Talk:Topic-based vector space model

Page contents not supported in other languages.
From Wikipedia, the free encyclopedia

On 10 June 2005, this article was nominated for deletion. See Wikipedia:Votes for deletion/Topic-based vector space model for a record of the discussion.


Plagiarism?[edit]

The 2nd reference (http://kuropka.net/files/HPI_Evaluation_of_eTVSM.pdf) contains portions of Wikipedia's LSA article word-for-word:

Wikipedia:

Some of LSA's drawbacks include:

  • The resulting dimensions might be difficult to interpret. For instance, in {(car), (truck), (flower)} --> {(1.3452 * car + 0.2828 * truck), (flower)} the (1.3452 * car + 0.2828 * truck) component could be interpreted as "vehicle". However, it is very likely that cases close to {(car), (bottle), (flower)} --> {(1.3452 * car + 0.2828 * bottle), (flower)} will occur. This leads to results which can be justified on the mathematical level, but have no interpretable meaning in natural language.
  • LSA cannot capture Polysemy (i.e., multiple meanings of a word), because it represents each word as a single point in space.
  • The probabilistic model of LSA does not match observed data: LSA assumes that words and documents form a joint Gaussian model (ergodic hypothesis), while a Poisson distribution has been observed. Thus, a newer alternative is probabilistic latent semantic analysis, based on a multinomial model, which is reported to give better results than standard LSA.[4]
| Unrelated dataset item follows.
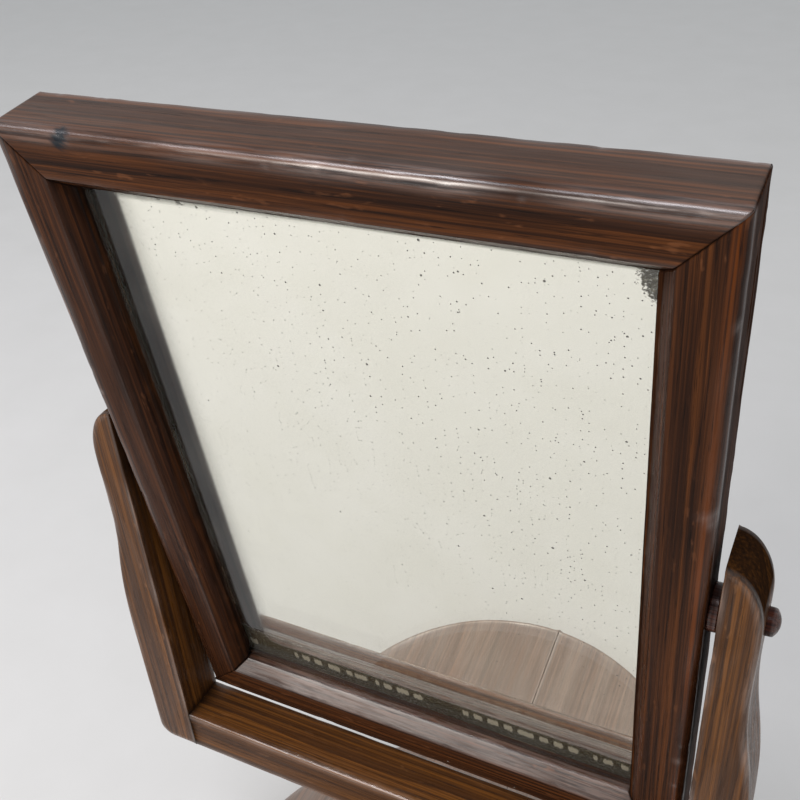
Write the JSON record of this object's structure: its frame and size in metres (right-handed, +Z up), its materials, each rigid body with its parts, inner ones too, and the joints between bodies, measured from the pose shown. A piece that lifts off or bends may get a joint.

The eTVSM technical report:

Some general LSI drawbacks are:

  • The resulting dimensions might be difficult to interpret. This leads to results which can be justified on the mathematical level, but have no interpretable mean-ing in natural language;
  • LSA, in general, assumes that words and documents form a joint Gaussian model (a Poisson distribution is observed). A newer alternative is a probabilistic Latent Semantic Analysis [29] based on a multinomial model. It is reported to give better results than standard LSA.

This, in addition to the fact that this model does not seem to be peer reviewed in any real IR literature (only Business Information Systems 2003), significantly weakens this article to such an extent that I do not feel that it meets Wikipedia standards. —Preceding unsigned comment added by 77.193.224.9 (talk) 23:55, 19 February 2010 (UTC)[reply]